Standards and Regulations

OF was still hampered by lack of clarity: consumers were not always sure what was really covered by OF, and the restrictions it implied. Adopting formal rules was the best way to give OF credibility in the quality products' niche market. For example, the European Community adopted a legal framework in the early 1990s.

In 1998, IFOAM adopted basic standards for OF and processing.

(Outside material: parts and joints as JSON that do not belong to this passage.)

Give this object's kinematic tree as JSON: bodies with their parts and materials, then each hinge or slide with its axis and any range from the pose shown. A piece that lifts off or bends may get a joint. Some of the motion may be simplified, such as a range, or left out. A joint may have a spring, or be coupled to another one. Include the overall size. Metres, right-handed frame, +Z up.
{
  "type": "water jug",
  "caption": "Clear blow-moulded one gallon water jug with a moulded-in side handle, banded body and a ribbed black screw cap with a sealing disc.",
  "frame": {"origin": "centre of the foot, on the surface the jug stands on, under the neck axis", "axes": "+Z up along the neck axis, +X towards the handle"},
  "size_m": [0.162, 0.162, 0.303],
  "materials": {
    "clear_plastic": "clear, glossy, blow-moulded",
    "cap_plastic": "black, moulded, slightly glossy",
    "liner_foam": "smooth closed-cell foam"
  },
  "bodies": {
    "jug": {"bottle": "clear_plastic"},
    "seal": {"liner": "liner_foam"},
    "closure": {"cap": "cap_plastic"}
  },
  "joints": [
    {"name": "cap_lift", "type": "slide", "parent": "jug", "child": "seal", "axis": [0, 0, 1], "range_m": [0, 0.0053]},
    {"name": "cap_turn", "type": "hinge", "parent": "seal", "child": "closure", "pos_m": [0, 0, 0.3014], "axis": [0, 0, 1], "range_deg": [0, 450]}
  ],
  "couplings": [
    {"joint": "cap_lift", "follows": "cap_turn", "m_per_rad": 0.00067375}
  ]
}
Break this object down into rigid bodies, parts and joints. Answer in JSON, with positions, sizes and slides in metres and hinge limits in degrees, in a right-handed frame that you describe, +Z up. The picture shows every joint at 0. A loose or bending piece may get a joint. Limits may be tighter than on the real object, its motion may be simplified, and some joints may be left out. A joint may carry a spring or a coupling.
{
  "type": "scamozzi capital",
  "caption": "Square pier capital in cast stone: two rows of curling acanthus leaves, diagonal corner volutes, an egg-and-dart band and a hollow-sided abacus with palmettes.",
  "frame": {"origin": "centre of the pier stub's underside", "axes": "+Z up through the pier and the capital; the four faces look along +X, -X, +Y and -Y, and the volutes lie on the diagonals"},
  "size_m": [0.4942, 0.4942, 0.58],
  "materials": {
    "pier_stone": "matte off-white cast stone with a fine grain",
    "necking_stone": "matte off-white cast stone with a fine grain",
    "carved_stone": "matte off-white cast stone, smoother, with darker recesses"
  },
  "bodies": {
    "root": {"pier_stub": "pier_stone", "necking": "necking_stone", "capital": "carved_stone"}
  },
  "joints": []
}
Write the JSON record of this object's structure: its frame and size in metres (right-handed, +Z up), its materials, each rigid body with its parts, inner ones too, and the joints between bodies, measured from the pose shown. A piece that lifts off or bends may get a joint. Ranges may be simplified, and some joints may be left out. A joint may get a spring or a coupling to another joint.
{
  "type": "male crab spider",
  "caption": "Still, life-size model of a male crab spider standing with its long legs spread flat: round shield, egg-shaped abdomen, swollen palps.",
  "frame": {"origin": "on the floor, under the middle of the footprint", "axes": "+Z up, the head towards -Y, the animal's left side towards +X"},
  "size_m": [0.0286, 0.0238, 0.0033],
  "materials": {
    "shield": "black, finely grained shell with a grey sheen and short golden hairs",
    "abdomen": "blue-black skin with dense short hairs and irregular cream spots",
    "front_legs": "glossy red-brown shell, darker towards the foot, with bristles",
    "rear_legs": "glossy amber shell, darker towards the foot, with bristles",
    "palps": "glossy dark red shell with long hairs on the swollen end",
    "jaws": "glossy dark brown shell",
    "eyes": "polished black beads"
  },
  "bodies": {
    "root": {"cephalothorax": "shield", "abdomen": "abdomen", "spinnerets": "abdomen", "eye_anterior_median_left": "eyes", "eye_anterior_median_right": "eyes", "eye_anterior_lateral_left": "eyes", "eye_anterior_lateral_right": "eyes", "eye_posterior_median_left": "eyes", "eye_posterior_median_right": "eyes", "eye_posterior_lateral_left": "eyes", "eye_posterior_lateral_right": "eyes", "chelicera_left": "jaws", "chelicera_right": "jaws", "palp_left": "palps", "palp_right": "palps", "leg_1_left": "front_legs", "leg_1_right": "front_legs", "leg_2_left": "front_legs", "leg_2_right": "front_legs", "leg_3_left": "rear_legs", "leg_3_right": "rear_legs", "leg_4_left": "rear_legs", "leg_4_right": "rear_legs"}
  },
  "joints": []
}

IFOAM, which was set up in Versailles (France) in 1972, brought together organizations from all over the world which are involved in organic produc tion, the certification of products, research, education, and the promotion of OF. In 1999, the Codex Alimentarius Commission adopted (in European Union) 'Guidelines for Production, Processing, Labelling, and Marketing of Organically Produced Foods'. These guidelines set out the principles of organic production from the farming stage through the preparation, storage, transport, labeling, and marketing of crop and animal products. In 1999, FAO (Food and Agriculture Organization of the United Nations) also embarked on an OF work program. Other countries (such as Argentina, Australia, Canada, the United States, Israel, Japan, and Switzerland) have also adopted their own specific OF legislation. For example, in the United States, the National Organic Program (NOP) is the federal regulatory framework governing organic food. It was made law in 2002, and is administered by the Department of Agriculture (USDA). It covers in detail all aspects of food production, processing, delivery, and retail sale.